Task instructions — How many of the lines here include "limits"? Answer with a single number.

Exercise data —
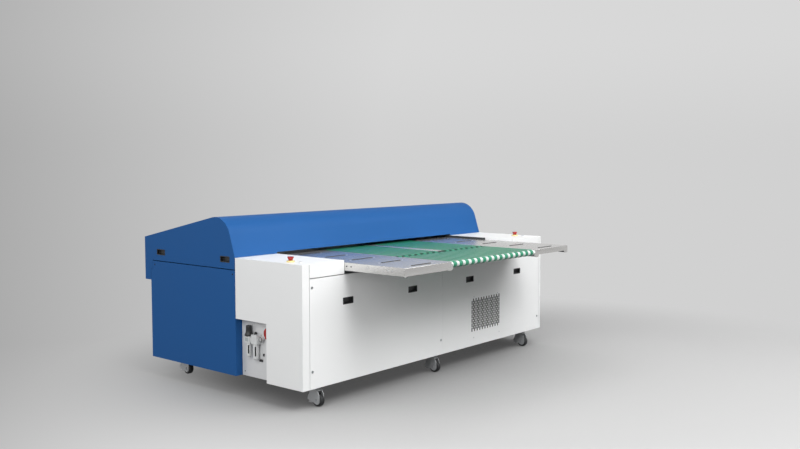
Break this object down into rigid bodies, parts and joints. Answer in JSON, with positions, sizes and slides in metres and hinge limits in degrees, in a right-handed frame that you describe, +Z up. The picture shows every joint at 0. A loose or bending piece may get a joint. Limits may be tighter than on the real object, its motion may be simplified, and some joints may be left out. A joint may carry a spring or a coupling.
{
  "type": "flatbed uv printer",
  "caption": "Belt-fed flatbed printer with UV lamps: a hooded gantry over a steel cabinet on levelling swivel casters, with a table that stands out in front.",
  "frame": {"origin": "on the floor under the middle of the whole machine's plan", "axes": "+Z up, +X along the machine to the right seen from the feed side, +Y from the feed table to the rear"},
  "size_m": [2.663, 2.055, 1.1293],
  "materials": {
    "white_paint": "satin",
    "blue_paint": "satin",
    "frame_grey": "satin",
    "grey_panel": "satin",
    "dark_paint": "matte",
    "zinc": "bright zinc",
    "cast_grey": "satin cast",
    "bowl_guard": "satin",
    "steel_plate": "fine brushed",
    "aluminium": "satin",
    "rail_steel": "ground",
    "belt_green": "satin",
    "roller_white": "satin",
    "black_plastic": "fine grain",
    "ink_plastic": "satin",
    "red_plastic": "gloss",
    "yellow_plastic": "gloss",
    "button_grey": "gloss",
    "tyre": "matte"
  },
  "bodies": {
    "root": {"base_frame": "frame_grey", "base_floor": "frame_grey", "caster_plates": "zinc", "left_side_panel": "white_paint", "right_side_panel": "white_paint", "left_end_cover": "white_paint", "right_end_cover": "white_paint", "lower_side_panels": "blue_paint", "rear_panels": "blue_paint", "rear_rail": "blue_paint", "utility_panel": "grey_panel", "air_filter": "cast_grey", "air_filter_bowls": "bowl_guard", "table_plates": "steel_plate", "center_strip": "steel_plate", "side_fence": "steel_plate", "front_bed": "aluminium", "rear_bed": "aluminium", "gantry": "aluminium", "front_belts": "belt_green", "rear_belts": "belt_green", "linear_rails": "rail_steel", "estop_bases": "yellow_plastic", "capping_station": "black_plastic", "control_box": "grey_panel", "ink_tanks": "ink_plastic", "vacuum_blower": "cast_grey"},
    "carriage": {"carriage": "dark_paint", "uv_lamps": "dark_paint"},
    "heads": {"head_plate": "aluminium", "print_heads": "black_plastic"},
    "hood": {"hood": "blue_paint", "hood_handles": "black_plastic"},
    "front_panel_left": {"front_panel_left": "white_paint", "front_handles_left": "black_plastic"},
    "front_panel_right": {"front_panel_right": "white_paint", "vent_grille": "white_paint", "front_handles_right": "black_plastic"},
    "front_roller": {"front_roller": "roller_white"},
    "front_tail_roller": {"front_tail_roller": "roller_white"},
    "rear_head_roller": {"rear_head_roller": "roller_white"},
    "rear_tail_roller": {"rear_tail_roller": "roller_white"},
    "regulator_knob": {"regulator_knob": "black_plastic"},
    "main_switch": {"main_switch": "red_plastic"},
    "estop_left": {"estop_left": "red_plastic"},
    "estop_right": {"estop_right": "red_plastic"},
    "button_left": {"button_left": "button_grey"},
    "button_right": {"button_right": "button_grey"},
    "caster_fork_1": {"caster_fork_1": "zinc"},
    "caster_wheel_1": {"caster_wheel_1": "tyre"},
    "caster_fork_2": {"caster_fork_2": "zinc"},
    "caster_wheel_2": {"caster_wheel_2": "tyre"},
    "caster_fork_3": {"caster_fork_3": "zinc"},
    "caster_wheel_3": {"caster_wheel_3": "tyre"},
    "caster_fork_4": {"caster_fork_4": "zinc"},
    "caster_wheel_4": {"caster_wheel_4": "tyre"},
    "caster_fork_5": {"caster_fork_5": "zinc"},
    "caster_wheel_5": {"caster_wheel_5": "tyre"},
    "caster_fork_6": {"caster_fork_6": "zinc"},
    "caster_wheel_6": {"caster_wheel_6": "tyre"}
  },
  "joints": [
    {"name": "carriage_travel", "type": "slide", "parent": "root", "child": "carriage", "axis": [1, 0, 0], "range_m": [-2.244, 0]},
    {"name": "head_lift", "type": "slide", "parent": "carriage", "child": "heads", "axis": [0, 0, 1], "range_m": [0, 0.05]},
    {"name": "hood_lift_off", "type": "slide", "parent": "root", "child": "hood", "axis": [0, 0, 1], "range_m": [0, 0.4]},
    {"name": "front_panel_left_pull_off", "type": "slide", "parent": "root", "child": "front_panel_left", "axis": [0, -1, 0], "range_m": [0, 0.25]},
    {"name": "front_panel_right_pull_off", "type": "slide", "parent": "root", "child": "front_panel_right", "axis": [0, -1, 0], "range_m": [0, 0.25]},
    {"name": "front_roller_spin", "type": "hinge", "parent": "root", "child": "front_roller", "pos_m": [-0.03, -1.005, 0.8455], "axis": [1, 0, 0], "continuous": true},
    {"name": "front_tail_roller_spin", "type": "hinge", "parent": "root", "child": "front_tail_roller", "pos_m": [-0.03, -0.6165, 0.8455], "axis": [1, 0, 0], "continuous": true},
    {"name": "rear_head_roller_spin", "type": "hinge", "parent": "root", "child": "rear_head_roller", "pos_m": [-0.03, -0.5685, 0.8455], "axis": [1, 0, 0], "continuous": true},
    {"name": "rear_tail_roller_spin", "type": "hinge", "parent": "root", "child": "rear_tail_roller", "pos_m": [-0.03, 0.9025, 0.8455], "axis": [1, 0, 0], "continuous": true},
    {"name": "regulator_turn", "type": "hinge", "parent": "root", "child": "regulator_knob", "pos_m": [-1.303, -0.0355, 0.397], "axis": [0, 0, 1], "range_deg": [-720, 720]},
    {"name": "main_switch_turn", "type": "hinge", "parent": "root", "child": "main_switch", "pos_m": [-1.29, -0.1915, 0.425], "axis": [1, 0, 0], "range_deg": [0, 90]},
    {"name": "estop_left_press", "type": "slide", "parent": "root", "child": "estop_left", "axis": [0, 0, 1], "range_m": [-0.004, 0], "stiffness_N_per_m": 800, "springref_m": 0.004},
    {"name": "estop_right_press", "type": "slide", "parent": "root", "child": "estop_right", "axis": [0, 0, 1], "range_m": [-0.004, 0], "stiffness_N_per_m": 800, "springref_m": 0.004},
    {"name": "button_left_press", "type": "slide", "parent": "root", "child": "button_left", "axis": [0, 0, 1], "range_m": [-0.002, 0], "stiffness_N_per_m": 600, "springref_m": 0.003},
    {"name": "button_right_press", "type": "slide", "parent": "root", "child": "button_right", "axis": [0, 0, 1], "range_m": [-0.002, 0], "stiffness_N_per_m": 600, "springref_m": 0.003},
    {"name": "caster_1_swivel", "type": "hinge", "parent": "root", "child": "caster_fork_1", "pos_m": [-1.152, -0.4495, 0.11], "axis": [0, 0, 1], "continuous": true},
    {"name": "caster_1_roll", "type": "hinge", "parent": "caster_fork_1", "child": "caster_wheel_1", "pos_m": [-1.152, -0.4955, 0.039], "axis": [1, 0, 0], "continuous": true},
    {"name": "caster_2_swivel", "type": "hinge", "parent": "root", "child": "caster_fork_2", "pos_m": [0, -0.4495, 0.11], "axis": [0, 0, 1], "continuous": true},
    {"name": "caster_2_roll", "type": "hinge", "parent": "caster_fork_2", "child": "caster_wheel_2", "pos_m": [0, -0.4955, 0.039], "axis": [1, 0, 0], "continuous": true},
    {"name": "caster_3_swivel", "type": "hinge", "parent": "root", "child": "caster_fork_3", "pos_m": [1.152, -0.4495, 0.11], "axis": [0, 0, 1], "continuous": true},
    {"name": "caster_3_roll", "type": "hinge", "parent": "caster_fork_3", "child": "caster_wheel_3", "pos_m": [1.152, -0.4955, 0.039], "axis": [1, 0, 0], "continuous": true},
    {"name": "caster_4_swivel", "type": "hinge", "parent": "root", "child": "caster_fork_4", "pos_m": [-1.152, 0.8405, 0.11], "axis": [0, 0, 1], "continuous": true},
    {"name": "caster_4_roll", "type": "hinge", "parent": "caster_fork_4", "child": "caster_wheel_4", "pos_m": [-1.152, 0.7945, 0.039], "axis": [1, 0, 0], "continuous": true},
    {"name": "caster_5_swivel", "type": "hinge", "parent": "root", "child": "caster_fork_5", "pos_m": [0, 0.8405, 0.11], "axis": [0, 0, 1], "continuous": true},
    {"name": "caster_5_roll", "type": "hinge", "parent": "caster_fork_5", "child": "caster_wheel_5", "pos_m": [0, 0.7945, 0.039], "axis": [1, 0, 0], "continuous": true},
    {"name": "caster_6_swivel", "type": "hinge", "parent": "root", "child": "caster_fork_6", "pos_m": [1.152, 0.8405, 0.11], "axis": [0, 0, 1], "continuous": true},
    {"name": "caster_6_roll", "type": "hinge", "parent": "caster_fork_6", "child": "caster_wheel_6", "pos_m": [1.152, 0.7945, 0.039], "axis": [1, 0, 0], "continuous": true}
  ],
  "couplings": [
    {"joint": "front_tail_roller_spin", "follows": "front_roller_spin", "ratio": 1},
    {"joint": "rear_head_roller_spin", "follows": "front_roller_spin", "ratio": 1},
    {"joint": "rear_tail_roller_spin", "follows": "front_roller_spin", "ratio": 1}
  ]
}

--

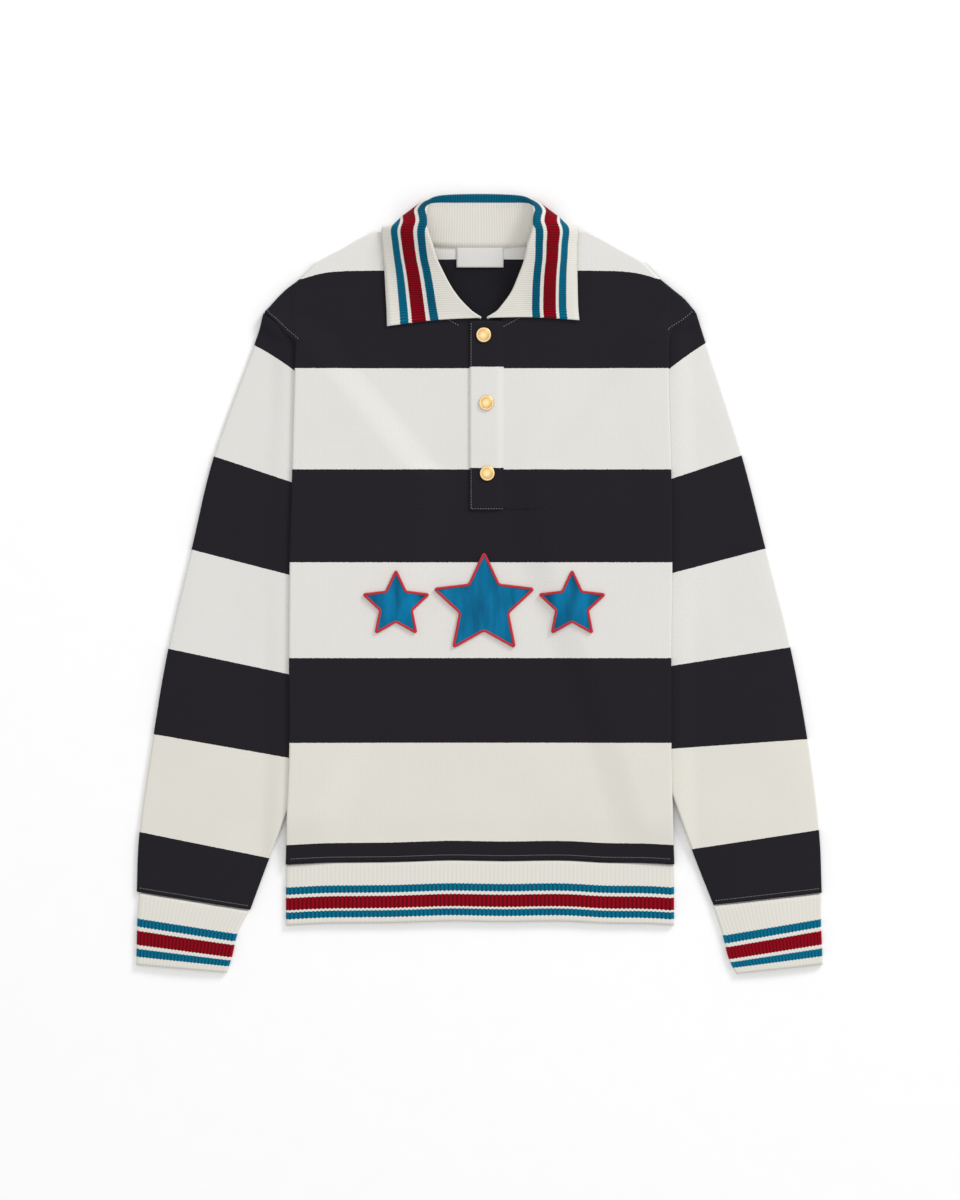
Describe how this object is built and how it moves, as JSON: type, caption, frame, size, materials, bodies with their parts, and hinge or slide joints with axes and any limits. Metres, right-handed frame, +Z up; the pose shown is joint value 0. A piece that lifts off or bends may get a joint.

Output of the exercise — 2